**** Exercise material
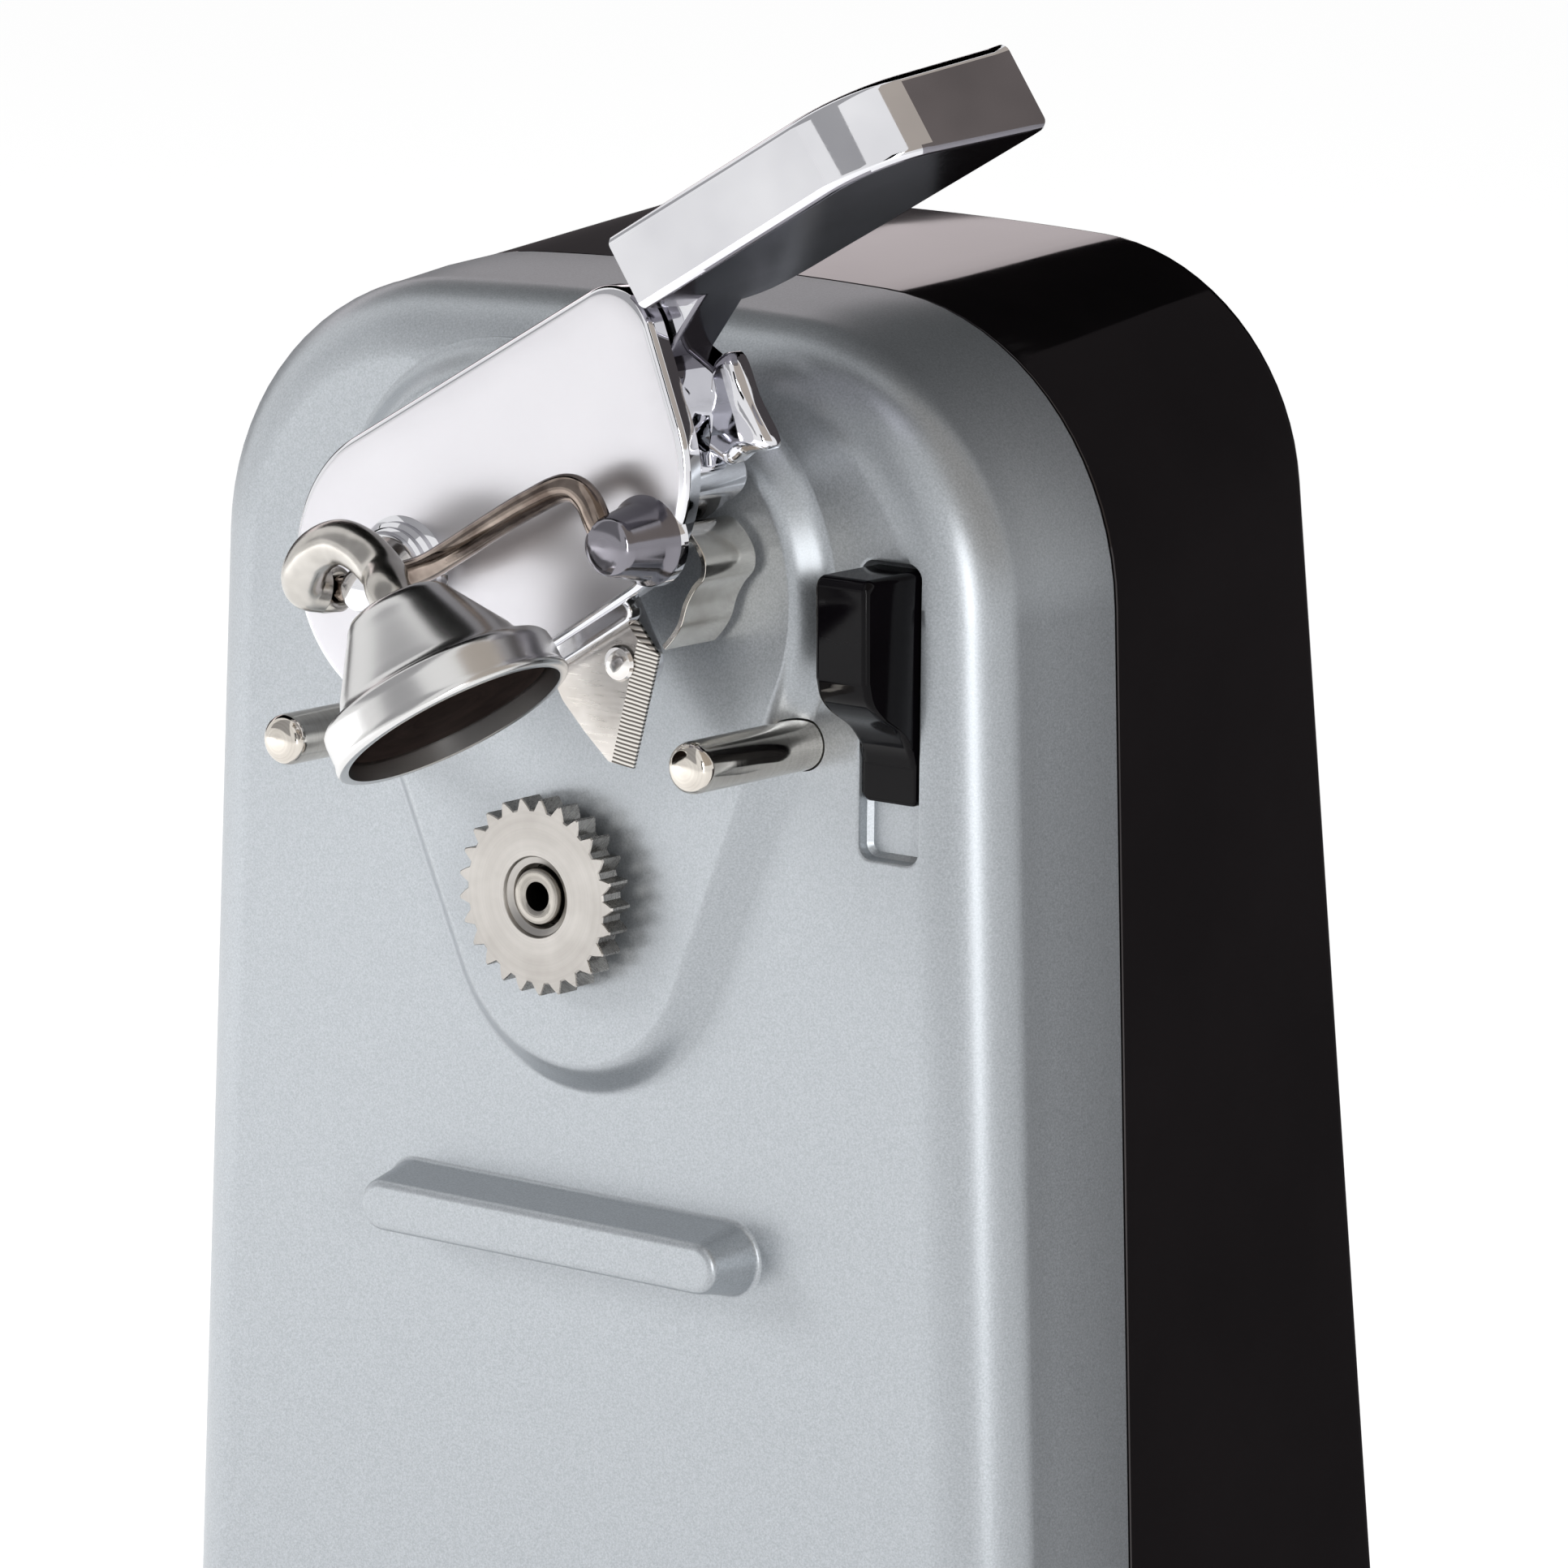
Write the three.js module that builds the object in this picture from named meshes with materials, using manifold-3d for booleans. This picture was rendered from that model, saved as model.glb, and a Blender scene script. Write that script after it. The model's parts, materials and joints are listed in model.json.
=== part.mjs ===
// Electric can opener with a lift-up cutting lever, a magnetic lid holder and a toothed drive wheel.
// Millimetres, +Z up. The front faces -Y, X runs to the right. The origin is the middle of the
// bounding box on the table. Mechanism sizes are counted from the drive wheel's axis, where it
// crosses the front face; lever sizes are counted from the lever's pivot, with the lever closed.
import * as THREE from 'three';
import { mergeVertices } from 'three/addons/utils/BufferGeometryUtils.js';
import Module from 'manifold-3d';

const wasm = await Module();
wasm.setup();

// ---- driving dimensions: body -------------------------------------------------------------
const gap = 0.3;              // clearance between neighbouring pieces

const axisHeight = 155;       // drive wheel axis above the table
const axisOffset = 1.1;       // drive wheel axis right of the body's middle
const footHeight = 3;         // what the feet lift the base off the table
const footRadius = 7;

const halfWidth = 52.9;       // body half width at the seam, at the height of the wheel axis
const sideTaper = 2.25;       // degrees each side widens downward
const crownHeight = 60.9;     // top of the seam above the wheel axis
const crownRadius = 465;      // gentle arch of the top
const shoulderRadius = 30.3;  // rounded shoulders at the seam
const coverDepth = 21;        // front face to seam
const coverDraft = 1.25;      // how much the cover narrows toward the front
const coverEdge = 8;          // rounding of the cover's front edge
const shellDepth = 41;        // seam to back edge, at the height of the wheel axis
const shellNarrowing = 2.8;   // how much each side draws in toward the back
const shellRise = 3;        // how much the top rises toward the back
const shellLean = 5.3;        // degrees the back leans, deeper at the base
const shellShoulder = 24.6;   // shoulder radius at the back edge
const shellEdge = 2.2;        // rounding of the shell's back edge
const wall = 2.5;             // wall of the cover and the shell
const baseThickness = 2.5;

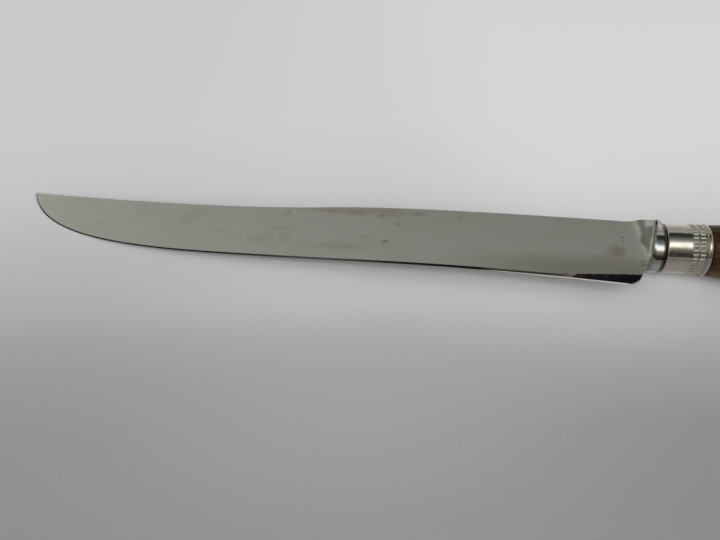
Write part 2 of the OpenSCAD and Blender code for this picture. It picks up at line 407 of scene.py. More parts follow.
@dataclass(frozen=True)
class SteelPlace:
    """Where a point of the steel lies, and how much it belongs to each ground or forged zone."""

    place: Socket
    x: Socket
    y: Socket
    radius: Socket
    # How squarely it faces the way of the edge
    lean: Socket
    heel: Socket
    bevel: Socket
    honed: Socket
    neck: Socket
    # The bolster's band, and the round part of it
    band: Socket
    rounded: Socket


@dataclass(frozen=True)
class GroundSteel:
    """Old carbon steel: satin cheeks with faint lines and stains, a polished bevel with a painted dark
    reflection, bright bolster, painted light and dark bands on the neck, and painted shade about the bolster.
    """

    name: str = "ground_steel"
    colour: Colour = (0.475, 0.47, 0.435)
    line: Colour = (0.97, 0.97, 0.97)
    olive: Colour = (0.36, 0.34, 0.27)
    low: Colour = (0.325, 0.315, 0.265)
    stain: Colour = (0.3, 0.275, 0.215)
    pit: Colour = (0.1, 0.09, 0.08)
    # Dark smudges and smears on the neck; the same colour is painted shade on the bolster's ledge
    dark_patch: Colour = (0.17, 0.16, 0.15)
    # Painted dark reflection: the bevel is coloured near black, and a little less dark at the heel
    edge: Colour = (0.03, 0.025, 0.024)
    heel_bevel: Colour = (0.1, 0.11, 0.125)
    bright: Colour = (0.5, 0.48, 0.44)
    buffed: Colour = (0.6, 0.6, 0.57)
    # Painted shade over the bolster's last millimetre, at the seam before the ferrule
    seam: Colour = (0.05, 0.045, 0.04)
    # Painted shade on the bolster's side that faces the way of the edge
    belly: Colour = (0.62, 0.62, 0.6)
    # Painted light and dark ring bands on the neck, standing in for reflections
    ring: Colour = (1.0, 1.0, 0.96)

    # How much of each colour shows at the most; the ledge and the seam are painted shade
    olive_share: float = 0.16
    low_share: float = 0.95
    pit_share: float = 0.85
    grime_share: float = 0.6
    ledge_share: float = 0.8
    seam_share: float = 0.9

    # Roughness of the cheeks, what a stain adds to it, and that of the bevel, the neck and the bolster
    satin: Ends = (0.21, 0.3)
    stain_rough: float = 0.15
    bevel_rough: float = 0.12
    neck_rough: float = 0.16
    polish: Ends = (0.065, 0.115)

    # Borders of the zones along the knife
    blade_from: Ends = (-5.6, -6.8)
    honed_from: Ends = (-56.0, -46.0)
    heel_from: Ends = (-24.0, -16.0)
    low_from: Ends = (-78.0, -22.0)
    neck_from: Ends = (-8.6, -7.0)
    ledge_from: Ends = (-5.4, -4.6)
    band_from: Ends = (-4.4, -2.6)
    edge_side_shade_from: Ends = (-6.0, -4.5)
    seam_from: Ends = (-1.2, -0.7)

    # Borders across the knife, over it and round its axis
    low_under: Ends = (-4.0, -12.0)
    neck_height: Ends = (7.0, 5.0)
    neck_radius: float = 7.0
    ledge_radius: Ends = (6.3, 6.9)
    round_radius: Ends = (7.2, 7.6)

    # Borders by how squarely a surface faces the way of the edge, and for the ledge that of the tip
    bevel_lean: Ends = (0.06, 0.12)
    honed_lean: Ends = (0.62, 0.67)
    edge_side_shade_lean: Ends = (0.88, 0.95)
    ledge_facing: Ends = (0.35, 0.65)

    # Grinding lines that show as colour, and finer ones that show in the gloss and as relief
    lines: Clouds = Clouds(1.1, (0.035, 1.0, 0.4), detail=4.0, rough=0.6)
    lines_seen: Ends = (0.3, 0.75)
    fine: Clouds = Clouds(1.6, (0.06, 1.0, 0.4), detail=2.0)
    fine_seen: Ends = (0.2, 0.8)
    fine_relief: Relief = Relief(0.08, 0.01)
    # Broad olive clouds
    haze: Clouds = Clouds(0.03, detail=4.0, rough=0.6, twist=0.4)
    haze_seen: Ends = (0.42, 0.7)

    # Noise that frays the stains' rims, and the stains from tip to neck
    ragged: Clouds = Clouds(0.55, (0.45, 1.0, 1.0), detail=6.0, rough=0.68)
    stains: tuple[Stain, ...] = (
        Stain((-193.0, -1.3), (2.6, 1.6), 0.25),
        Stain((-179.0, 3.6), (2.2, 1.0), 0.25),
        Stain((-158.0, 4.5), (5.0, 4.5), 0.28),
        Stain((-146.7, -2.4), (3.4, 1.6), 0.22),
        Stain((-129.0, -5.8), (5.0, 2.4), 0.28),
        Stain((-123.0, 0.4), (3.0, 1.4), 0.3),
        Stain((-122.4, 8.0), (1.4, 2.2), 0.6),
        Stain((-120.5, -5.0), (2.4, 2.4), 0.28),
        Stain((-107.7, 10.2), (2.0, 1.3), 1.0),
        Stain((-106.9, -7.2), (2.4, 1.3), 0.3),
        Stain((-101.0, -7.6), (13.0, 2.4), 0.3),
        Stain((-97.0, 10.6), (24.0, 2.6), 0.6),
        Stain((-96.6, 9.6), (3.8, 1.7), 1.0),
        Stain((-95.3, -8.2), (3.8, 1.4), 0.2),
        Stain((-92.7, -2.6), (3.0, 1.6), 0.28),
        Stain((-89.2, 8.7), (1.5, 1.3), 0.9),
        Stain((-86.2, -4.3), (1.3, 1.1), 0.95),
        Stain((-82.4, 4.4), (1.2, 0.9), 0.6),
        Stain((-76.8, 10.2), (2.4, 1.2), 0.8),
        Stain((-62.0, 9.0), (1.6, 1.7), 0.5),
        Stain((-32.0, -9.0), (16.0, 3.0), 0.2),
        Stain((-16.0, -8.0), (7.0, 2.6), 0.35),
        Stain((-13.3, -3.8), (2.6, 3.4), 0.7),
    )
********
▸ Task to complete
Write down the full listing again, exactly.

▸ Complete output
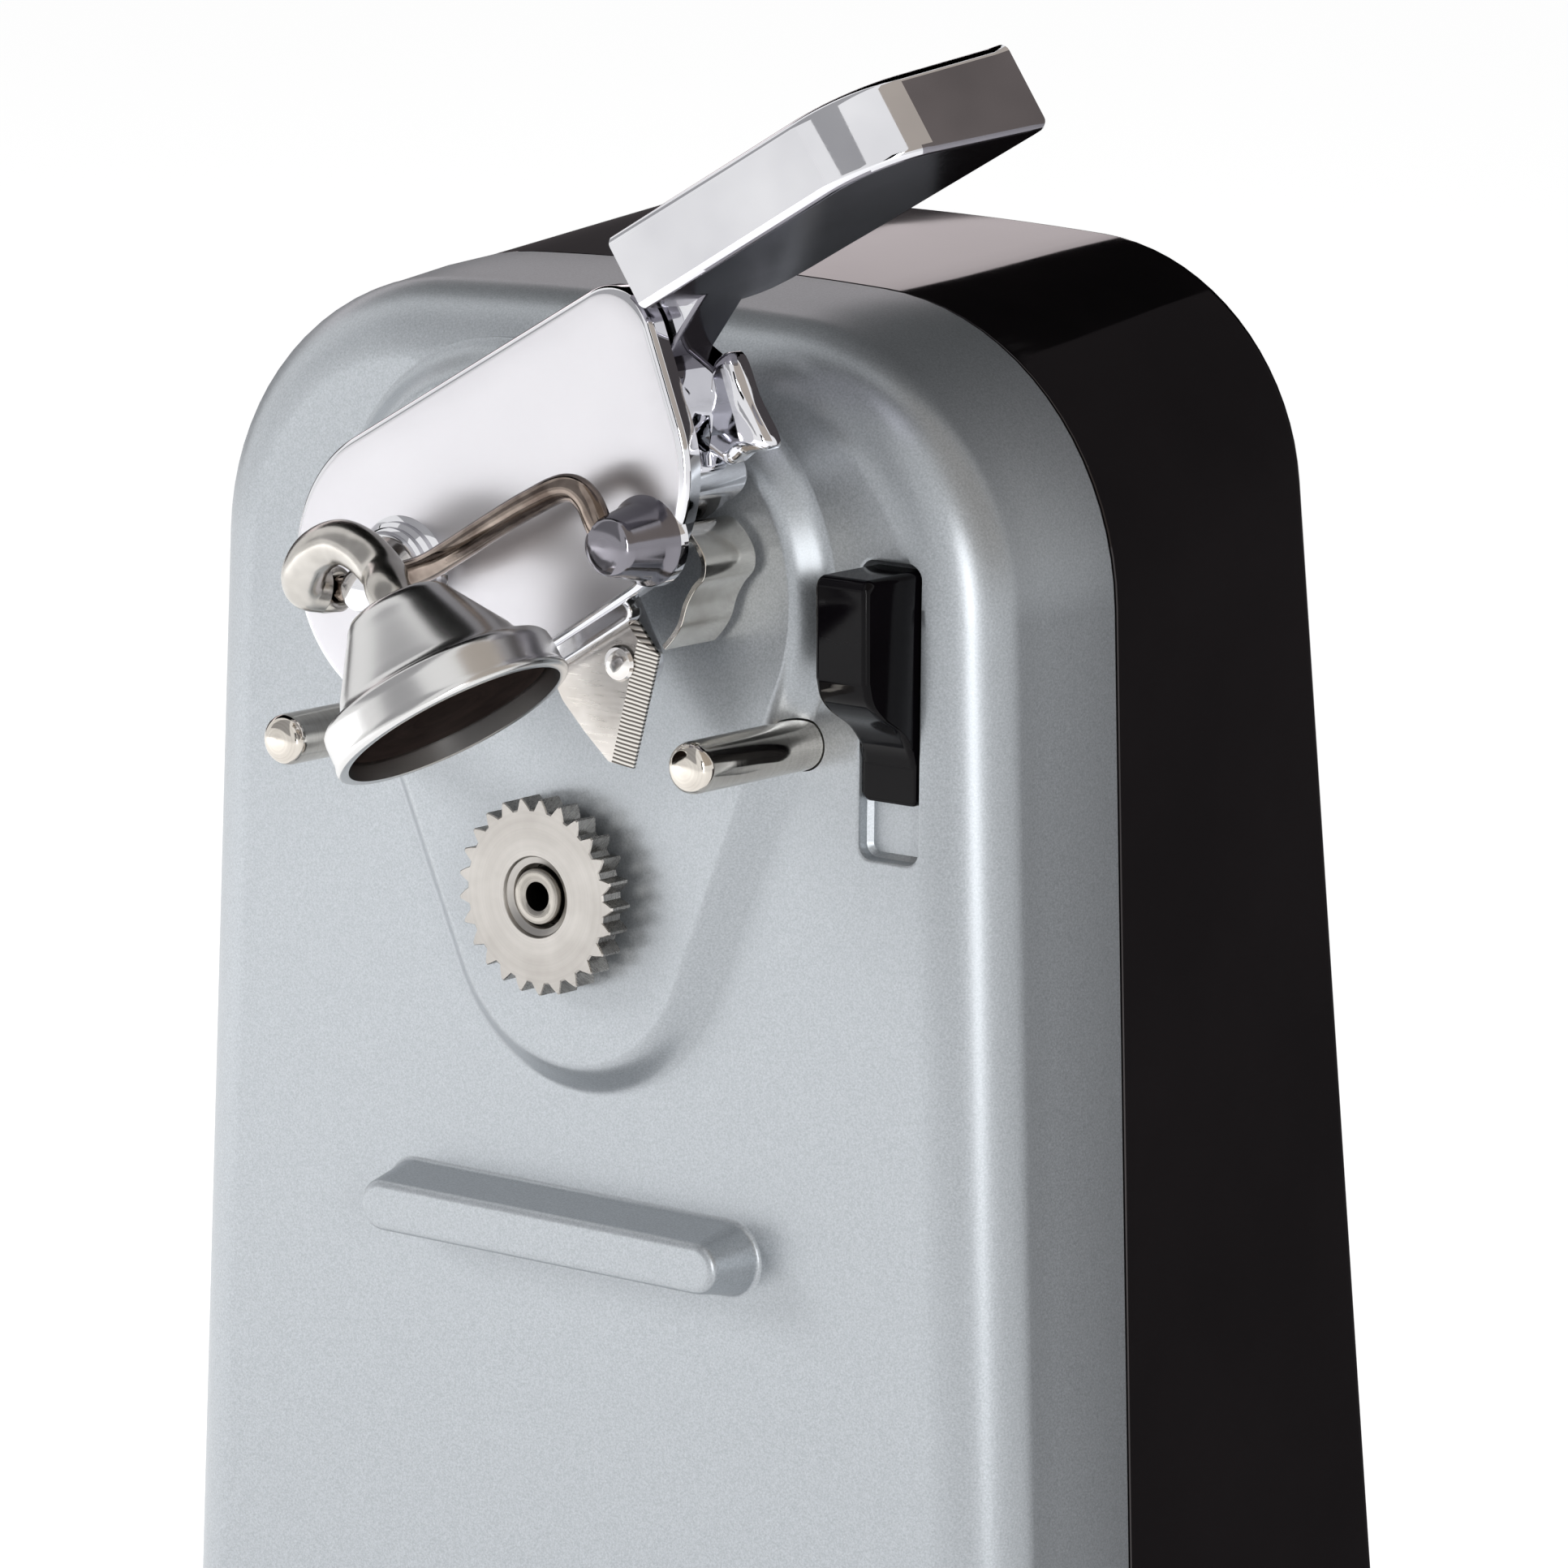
Write the three.js module that builds the object in this picture from named meshes with materials, using manifold-3d for booleans. This picture was rendered from that model, saved as model.glb, and a Blender scene script. Write that script after it. The model's parts, materials and joints are listed in model.json.
=== part.mjs ===
// Electric can opener with a lift-up cutting lever, a magnetic lid holder and a toothed drive wheel.
// Millimetres, +Z up. The front faces -Y, X runs to the right. The origin is the middle of the
// bounding box on the table. Mechanism sizes are counted from the drive wheel's axis, where it
// crosses the front face; lever sizes are counted from the lever's pivot, with the lever closed.
import * as THREE from 'three';
import { mergeVertices } from 'three/addons/utils/BufferGeometryUtils.js';
import Module from 'manifold-3d';

const wasm = await Module();
wasm.setup();

// ---- driving dimensions: body -------------------------------------------------------------
const gap = 0.3;              // clearance between neighbouring pieces

const axisHeight = 155;       // drive wheel axis above the table
const axisOffset = 1.1;       // drive wheel axis right of the body's middle
const footHeight = 3;         // what the feet lift the base off the table
const footRadius = 7;

const halfWidth = 52.9;       // body half width at the seam, at the height of the wheel axis
const sideTaper = 2.25;       // degrees each side widens downward
const crownHeight = 60.9;     // top of the seam above the wheel axis
const crownRadius = 465;      // gentle arch of the top
const shoulderRadius = 30.3;  // rounded shoulders at the seam
const coverDepth = 21;        // front face to seam
const coverDraft = 1.25;      // how much the cover narrows toward the front
const coverEdge = 8;          // rounding of the cover's front edge
const shellDepth = 41;        // seam to back edge, at the height of the wheel axis
const shellNarrowing = 2.8;   // how much each side draws in toward the back
const shellRise = 3;        // how much the top rises toward the back
const shellLean = 5.3;        // degrees the back leans, deeper at the base
const shellShoulder = 24.6;   // shoulder radius at the back edge
const shellEdge = 2.2;        // rounding of the shell's back edge
const wall = 2.5;             // wall of the cover and the shell
const baseThickness = 2.5;

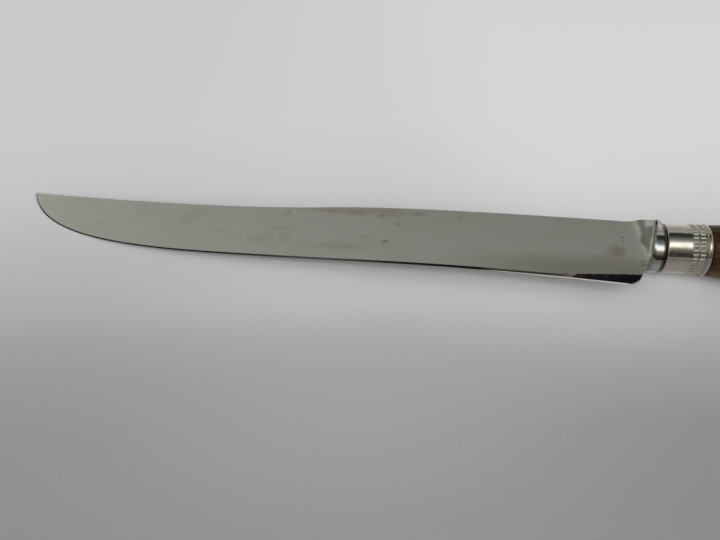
Write part 2 of the OpenSCAD and Blender code for this picture. It picks up at line 407 of scene.py. More parts follow.
@dataclass(frozen=True)
class SteelPlace:
    """Where a point of the steel lies, and how much it belongs to each ground or forged zone."""

    place: Socket
    x: Socket
    y: Socket
    radius: Socket
    # How squarely it faces the way of the edge
    lean: Socket
    heel: Socket
    bevel: Socket
    honed: Socket
    neck: Socket
    # The bolster's band, and the round part of it
    band: Socket
    rounded: Socket


@dataclass(frozen=True)
class GroundSteel:
    """Old carbon steel: satin cheeks with faint lines and stains, a polished bevel with a painted dark
    reflection, bright bolster, painted light and dark bands on the neck, and painted shade about the bolster.
    """

    name: str = "ground_steel"
    colour: Colour = (0.475, 0.47, 0.435)
    line: Colour = (0.97, 0.97, 0.97)
    olive: Colour = (0.36, 0.34, 0.27)
    low: Colour = (0.325, 0.315, 0.265)
    stain: Colour = (0.3, 0.275, 0.215)
    pit: Colour = (0.1, 0.09, 0.08)
    # Dark smudges and smears on the neck; the same colour is painted shade on the bolster's ledge
    dark_patch: Colour = (0.17, 0.16, 0.15)
    # Painted dark reflection: the bevel is coloured near black, and a little less dark at the heel
    edge: Colour = (0.03, 0.025, 0.024)
    heel_bevel: Colour = (0.1, 0.11, 0.125)
    bright: Colour = (0.5, 0.48, 0.44)
    buffed: Colour = (0.6, 0.6, 0.57)
    # Painted shade over the bolster's last millimetre, at the seam before the ferrule
    seam: Colour = (0.05, 0.045, 0.04)
    # Painted shade on the bolster's side that faces the way of the edge
    belly: Colour = (0.62, 0.62, 0.6)
    # Painted light and dark ring bands on the neck, standing in for reflections
    ring: Colour = (1.0, 1.0, 0.96)

    # How much of each colour shows at the most; the ledge and the seam are painted shade
    olive_share: float = 0.16
    low_share: float = 0.95
    pit_share: float = 0.85
    grime_share: float = 0.6
    ledge_share: float = 0.8
    seam_share: float = 0.9

    # Roughness of the cheeks, what a stain adds to it, and that of the bevel, the neck and the bolster
    satin: Ends = (0.21, 0.3)
    stain_rough: float = 0.15
    bevel_rough: float = 0.12
    neck_rough: float = 0.16
    polish: Ends = (0.065, 0.115)

    # Borders of the zones along the knife
    blade_from: Ends = (-5.6, -6.8)
    honed_from: Ends = (-56.0, -46.0)
    heel_from: Ends = (-24.0, -16.0)
    low_from: Ends = (-78.0, -22.0)
    neck_from: Ends = (-8.6, -7.0)
    ledge_from: Ends = (-5.4, -4.6)
    band_from: Ends = (-4.4, -2.6)
    edge_side_shade_from: Ends = (-6.0, -4.5)
    seam_from: Ends = (-1.2, -0.7)

    # Borders across the knife, over it and round its axis
    low_under: Ends = (-4.0, -12.0)
    neck_height: Ends = (7.0, 5.0)
    neck_radius: float = 7.0
    ledge_radius: Ends = (6.3, 6.9)
    round_radius: Ends = (7.2, 7.6)

    # Borders by how squarely a surface faces the way of the edge, and for the ledge that of the tip
    bevel_lean: Ends = (0.06, 0.12)
    honed_lean: Ends = (0.62, 0.67)
    edge_side_shade_lean: Ends = (0.88, 0.95)
    ledge_facing: Ends = (0.35, 0.65)

    # Grinding lines that show as colour, and finer ones that show in the gloss and as relief
    lines: Clouds = Clouds(1.1, (0.035, 1.0, 0.4), detail=4.0, rough=0.6)
    lines_seen: Ends = (0.3, 0.75)
    fine: Clouds = Clouds(1.6, (0.06, 1.0, 0.4), detail=2.0)
    fine_seen: Ends = (0.2, 0.8)
    fine_relief: Relief = Relief(0.08, 0.01)
    # Broad olive clouds
    haze: Clouds = Clouds(0.03, detail=4.0, rough=0.6, twist=0.4)
    haze_seen: Ends = (0.42, 0.7)

    # Noise that frays the stains' rims, and the stains from tip to neck
    ragged: Clouds = Clouds(0.55, (0.45, 1.0, 1.0), detail=6.0, rough=0.68)
    stains: tuple[Stain, ...] = (
        Stain((-193.0, -1.3), (2.6, 1.6), 0.25),
        Stain((-179.0, 3.6), (2.2, 1.0), 0.25),
        Stain((-158.0, 4.5), (5.0, 4.5), 0.28),
        Stain((-146.7, -2.4), (3.4, 1.6), 0.22),
        Stain((-129.0, -5.8), (5.0, 2.4), 0.28),
        Stain((-123.0, 0.4), (3.0, 1.4), 0.3),
        Stain((-122.4, 8.0), (1.4, 2.2), 0.6),
        Stain((-120.5, -5.0), (2.4, 2.4), 0.28),
        Stain((-107.7, 10.2), (2.0, 1.3), 1.0),
        Stain((-106.9, -7.2), (2.4, 1.3), 0.3),
        Stain((-101.0, -7.6), (13.0, 2.4), 0.3),
        Stain((-97.0, 10.6), (24.0, 2.6), 0.6),
        Stain((-96.6, 9.6), (3.8, 1.7), 1.0),
        Stain((-95.3, -8.2), (3.8, 1.4), 0.2),
        Stain((-92.7, -2.6), (3.0, 1.6), 0.28),
        Stain((-89.2, 8.7), (1.5, 1.3), 0.9),
        Stain((-86.2, -4.3), (1.3, 1.1), 0.95),
        Stain((-82.4, 4.4), (1.2, 0.9), 0.6),
        Stain((-76.8, 10.2), (2.4, 1.2), 0.8),
        Stain((-62.0, 9.0), (1.6, 1.7), 0.5),
        Stain((-32.0, -9.0), (16.0, 3.0), 0.2),
        Stain((-16.0, -8.0), (7.0, 2.6), 0.35),
        Stain((-13.3, -3.8), (2.6, 3.4), 0.7),
    )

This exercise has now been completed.